First, take a look at your .gitconfig file in your home directory. The following section has been added:

[filter "lfs"]
    clean = git-lfs clean -- %f
    smudge = git-lfs smudge -- %f
    process = git-lfs filter-process
    required = true

Navigate to the directory mygitlfsplanet/.git/hooks. The following hooks have been added/updated and contain git-lfs commands which will be executed when the hook is triggered:

  • post-checkout
  • post-commit
  • post-merge
  • pre-push

Also a directory mygitlfsplanet/.git/lfs is added which is the local cache we have been talking about.

Configuration

Now that we have installed Git LFS for our repository, it is time to configure which file types we want to associate with Git LFS. This information will be added to a .gitattributes file in your repository. It is advised to commit and push this file to your repository in order that every developer works with the same Git LFS configuration. The most easiest way to associate a file type with Git LFS is by means of the git lfs track command. Let’s associate all jpg files to Git LFS:

$ git lfs track "*.jpg"
Tracking "*.jpg"

The .gitattributes file is created and contains the following information:

*.jpg filter=lfs diff=lfs merge=lfs -text

What if we have a directory largefiles in our repository with large xml files and we don’t want to associate all xml files to Git LFS but only the ones that reside in that particular directory? We can track the directory largefiles and only associate the xml files in that directory with Git LFS:

$ git lfs track "largefiles/*.xml"
Tracking "largefiles/*.xml"

The only thing left to do, is to commit the .gitattributes file to our local repository.

Git LFS in action

Now that we are ready with all the preparation work, it is time for some action. We are going to add a root.jpg, root.xml and root.txt file in the root of our repository. We also add a largefile.jpg, largefile.xml and largefile.txt in the directory largefiles. Commit those files and with the following command we can verify which files are being tracked as Git LFS files:

$ git lfs ls-files
0282cb373a * largefiles/largefile.jpg
fc3b142235 * largefiles/largefile.xml
72d5491269 * root.jpg

This result is exactly as we expected: all jpg files are tracked by Git LFS and only the xml file inside the largefiles directory is being tracked by Git LFS and not our root.xml file and the two txt files. When you look at the files on your file system, you won’t see any difference between files tracked by Git LFS or not. That is because the Git LFS filters replace the pointer files with the actual content. This way, the usage of Git LFS is transparent to you as a user.
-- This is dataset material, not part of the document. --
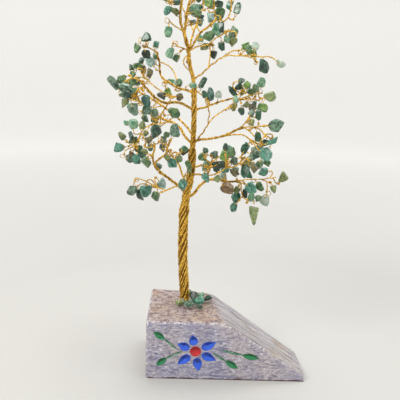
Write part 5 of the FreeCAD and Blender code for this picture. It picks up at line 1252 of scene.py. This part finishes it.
CARRIED = {
    "petal_paint": paint_look("blue_paint", (0.13, 0.36, 0.86), (0.03, 0.09, 0.40)),
    "flower_centre_paint": paint_look("red_paint", (0.80, 0.09, 0.13), (0.42, 0.02, 0.06)),
    "leaf_paint": paint_look("green_paint", (0.08, 0.50, 0.29), (0.02, 0.23, 0.13)),
}
for node, material in CARRIED.items():
    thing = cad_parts[node]
    for slot in thing.material_slots:
        slot.material = material

# ---------------------------------------------------------------- floor, light and camera

STUDIO_RADIUS, STUDIO_HEIGHT, STUDIO_BEND = 1400, 1500, 300
STUDIO_SIDES, STUDIO_STEPS = 96, 8
GLOW_FROM, GLOW_FULL = 220, 900   # how far out the floor's own light begins, and is full
STUDIO_GLOW = 0.46                # the far floor's and the wall's own light, like a lit backdrop
TREE_MIDDLE = (-20, 5, 130)       # what the lamps face
CAMERA_PLACE = (-25, -386.2, 207)
CAMERA_TURNS = (0.9, 13.9, 1.8)   # to the right, down, and about its own line, in degrees


def studio_round():
    """A pale round floor that curves up into a pale wall, softly lit away from the object."""
    profile = [(0, 0), (300, 0), (700, 0)]
    for n in range(STUDIO_STEPS + 1):
        bend = math.pi / 2 * n / STUDIO_STEPS
        reach = STUDIO_RADIUS - STUDIO_BEND * (1 - math.sin(bend))
        profile.append((reach, STUDIO_BEND * (1 - math.cos(bend))))
    profile.append((STUDIO_RADIUS, STUDIO_HEIGHT))
    points, faces = [(0, 0, 0)], []
    for reach, z in profile[1:]:
        for k in range(STUDIO_SIDES):
            turn = 2 * math.pi * k / STUDIO_SIDES
            points.append((reach * math.cos(turn), reach * math.sin(turn), z))
    for k in range(STUDIO_SIDES):
        m = (k + 1) % STUDIO_SIDES
        faces.append([0, 1 + k, 1 + m])
        for ring in range(len(profile) - 2):
            near, far = 1 + ring * STUDIO_SIDES, 1 + (ring + 1) * STUDIO_SIDES
            faces.append([near + k, far + k, far + m, near + m])
    mesh = bpy.data.meshes.new("studio_round")
    mesh.from_pydata([tuple(v * MM for v in p) for p in points], [], faces)
    mesh.polygons.foreach_set("use_smooth", [True] * len(faces))
    look = Look("pale_paper", Roughness=0.8)
    look.colour(look.mix(look.noise(0.01, 2), srgb(0.765, 0.76, 0.745), srgb(0.755, 0.75, 0.735)))
    look.shader.inputs["Emission Color"].default_value = srgb(0.985, 0.985, 0.975)
    squares = [look.maths("MULTIPLY", far, far) for far in (look.axis("X"), look.axis("Y"))]
    reach = look.maths("SQRT", look.maths("ADD", *squares))
    glow = look.fade(reach, GLOW_FROM, GLOW_FULL, 0.0, STUDIO_GLOW)
    look.links.new(glow, look.shader.inputs["Emission Strength"])
    mesh.materials.append(look.material)
    put("studio_round", mesh)


def soft_light(name, place, size, power, tint=(1, 1, 1)):
    """A large square lamp that faces the middle of the tree."""
    lamp = bpy.data.lights.new(name, "AREA")
    lamp.size, lamp.energy, lamp.color = size * MM, power, tint
    thing = put(name, lamp)
    thing.location = Vector(place) * MM
    aim = Vector(TREE_MIDDLE) * MM - thing.location
    thing.rotation_euler = aim.to_track_quat("-Z", "Y").to_euler()


def camera():
    """The front view: a little above the tree's middle, looking slightly down."""
    yaw, pitch, roll = (math.radians(v) for v in CAMERA_TURNS)
    flat = math.cos(pitch)
    ahead = Vector((math.sin(yaw) * flat, math.cos(yaw) * flat, -math.sin(pitch)))
    level = Vector((math.cos(yaw), -math.sin(yaw), 0))
    lift = level.cross(ahead)
    right = level * math.cos(roll) + lift * math.sin(roll)
    up = lift * math.cos(roll) - level * math.sin(roll)
    view = bpy.data.cameras.new("camera")
    view.sensor_width, view.lens = 36, 55.8
    thing = put("camera", view)
    turn = Matrix((right, up, -ahead)).transposed().to_4x4()
    thing.matrix_world = Matrix.Translation(Vector(CAMERA_PLACE) * MM) @ turn
    bpy.context.scene.camera = thing


studio_round()
soft_light("key", (-460, -330, 560), 260, 2.9, (1, 0.98, 0.95))
soft_light("fill", (560, -260, 260), 260, 0.7, (0.96, 0.98, 1))
soft_light("top", (60, 180, 820), 600, 5.6)
world = bpy.data.worlds.new("studio")
world.use_nodes = True
sky = world.node_tree.nodes["Background"].inputs
sky["Color"].default_value, sky["Strength"].default_value = (0.95, 0.96, 1.0, 1), 0.12
bpy.context.scene.world = world
bpy.context.scene.view_settings.view_transform = "Standard"
camera()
Now push everything to the remote repository. When you click in GitHub on a Git LFS File, the file is being displayed normally but at the top of the file it is indicated that the file has been stored as a Git LFS file.

Git LFS to existing repository

Up till now, we have shown how to enable Git LFS when we start a new repository and we know which files we want to associate with Git LFS. But what if you want to enable Git LFS to your existing repository? You can do so the same way as we have done for a new repository. From that moment on, new files or updates to files will be tracked by Git LFS. The commits before you have enabled Git LFS, will not be automatically migrated. There is a way however to migrate your entire repository. You have to migrate all your existing branches by means of the following command:

git lfs migrate import --include="*.jpg,largefiles/*.xml" --include-ref=refs/heads/master

The above example shows the command which should be used if we had forgotten to associate any file types to our previous created repository. After the include option you specify which file types have to be migrated, after the include-ref option the branch you want to migrate. After this, your history will have been migrated to LFS. But be careful, this migrate command will also rewrite your history! Your repository history will have different commit hashes and therefore every developer should clone the repository anew after this action. Think carefully of the consequences before you execute this migration.

Tips

  • The local Git LFS cache will not be cleaned up automatically. Just like you have to prune remote branches on a regular basis, you also have to prune your Git LFS content with the following command:
    git lfs prune
    
  • Ensure that all the developers have Git LFS installed. When someone without Git LFS installed commits a file which should be associated with Git LFS, you will get some strange errors. They can be fixed, but it is better to prevent this from happening.
  • We have also mentioned committing binaries to a Git repository, but is it advised to do so? As a first answer I would say no. But sometimes you just don’t have valid alternatives. Think about the following when you consider committing binaries:
    • Is it really necessary to put the binary under version control?
    • Is there a text-based alternative for the binary? E.g. assume you want to commit MS Word files, is it possible to convert them to plain text or are there valid arguments not to do so?

Summary

In this post we explained what Git LFS is, how you can install it and how you can use it. We also explained how you can apply Git LFS to an existing repository and gave some tips.